> [Work instructions]:
Locate all lines in the data below that hold "materials" and show them.

#### Data

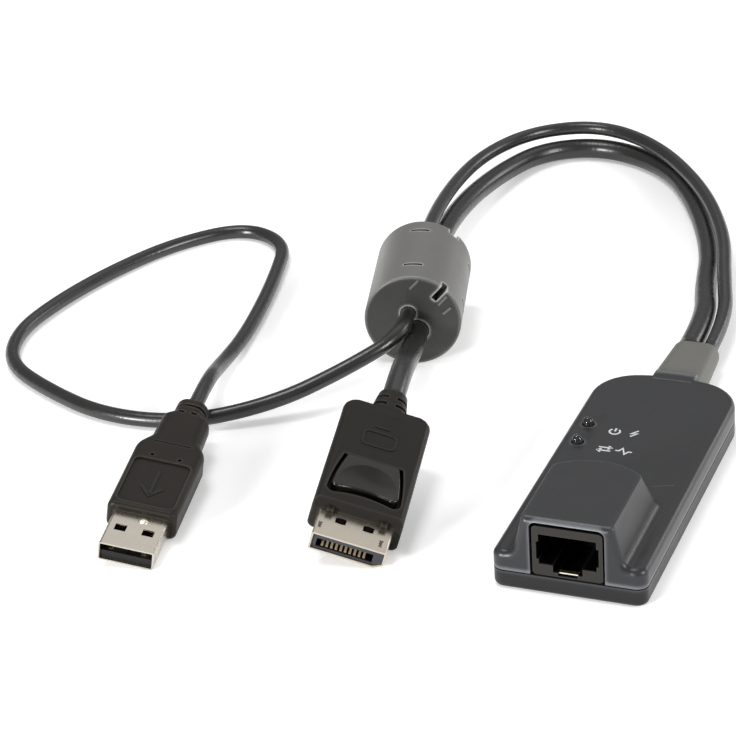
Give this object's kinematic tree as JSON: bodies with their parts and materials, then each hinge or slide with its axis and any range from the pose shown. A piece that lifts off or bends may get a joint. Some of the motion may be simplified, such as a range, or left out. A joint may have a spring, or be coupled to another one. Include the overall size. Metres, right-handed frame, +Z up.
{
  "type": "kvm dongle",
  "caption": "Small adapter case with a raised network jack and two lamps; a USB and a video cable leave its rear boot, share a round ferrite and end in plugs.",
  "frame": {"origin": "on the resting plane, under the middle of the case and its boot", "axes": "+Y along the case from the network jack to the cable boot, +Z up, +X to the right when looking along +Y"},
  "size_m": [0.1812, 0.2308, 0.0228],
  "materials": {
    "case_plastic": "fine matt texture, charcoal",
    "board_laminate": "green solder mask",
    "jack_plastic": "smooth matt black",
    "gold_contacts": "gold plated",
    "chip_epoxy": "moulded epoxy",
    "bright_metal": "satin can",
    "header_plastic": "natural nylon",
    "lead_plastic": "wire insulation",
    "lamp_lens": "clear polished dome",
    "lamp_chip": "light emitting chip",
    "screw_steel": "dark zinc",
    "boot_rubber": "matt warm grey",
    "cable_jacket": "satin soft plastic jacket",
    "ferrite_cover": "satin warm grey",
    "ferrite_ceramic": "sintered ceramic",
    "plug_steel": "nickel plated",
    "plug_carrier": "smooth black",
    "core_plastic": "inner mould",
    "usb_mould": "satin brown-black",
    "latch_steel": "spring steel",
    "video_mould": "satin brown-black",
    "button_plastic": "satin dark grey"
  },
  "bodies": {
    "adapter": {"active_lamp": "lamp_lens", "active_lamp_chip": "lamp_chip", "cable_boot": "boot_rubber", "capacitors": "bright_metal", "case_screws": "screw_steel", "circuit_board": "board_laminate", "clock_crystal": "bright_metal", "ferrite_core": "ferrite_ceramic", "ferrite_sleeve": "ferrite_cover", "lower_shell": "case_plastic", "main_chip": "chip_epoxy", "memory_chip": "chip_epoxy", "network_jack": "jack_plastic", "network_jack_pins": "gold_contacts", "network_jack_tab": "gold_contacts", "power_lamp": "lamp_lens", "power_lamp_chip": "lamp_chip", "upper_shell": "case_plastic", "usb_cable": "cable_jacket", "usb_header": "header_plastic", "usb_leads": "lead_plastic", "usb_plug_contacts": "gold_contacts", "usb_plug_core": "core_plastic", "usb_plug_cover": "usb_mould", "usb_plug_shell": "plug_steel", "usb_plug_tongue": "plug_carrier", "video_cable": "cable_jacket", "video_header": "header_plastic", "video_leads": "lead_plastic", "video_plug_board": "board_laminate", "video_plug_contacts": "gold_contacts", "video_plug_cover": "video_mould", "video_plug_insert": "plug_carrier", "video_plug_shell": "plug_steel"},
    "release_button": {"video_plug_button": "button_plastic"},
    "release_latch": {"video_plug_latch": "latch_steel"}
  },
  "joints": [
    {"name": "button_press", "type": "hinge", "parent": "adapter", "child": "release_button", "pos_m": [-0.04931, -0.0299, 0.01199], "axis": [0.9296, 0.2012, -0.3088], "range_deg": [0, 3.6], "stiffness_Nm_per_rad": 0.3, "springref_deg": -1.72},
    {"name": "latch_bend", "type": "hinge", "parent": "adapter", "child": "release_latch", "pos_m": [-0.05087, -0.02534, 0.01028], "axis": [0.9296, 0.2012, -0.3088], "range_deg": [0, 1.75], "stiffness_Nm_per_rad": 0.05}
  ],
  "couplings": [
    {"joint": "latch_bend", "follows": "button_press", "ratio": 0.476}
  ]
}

########

> [Result of this exercise]:
Give this object's kinematic tree as JSON: bodies with their parts and materials, then each hinge or slide with its axis and any range from the pose shown. A piece that lifts off or bends may get a joint. Some of the motion may be simplified, such as a range, or left out. A joint may have a spring, or be coupled to another one. Include the overall size. Metres, right-handed frame, +Z up.
  "materials": {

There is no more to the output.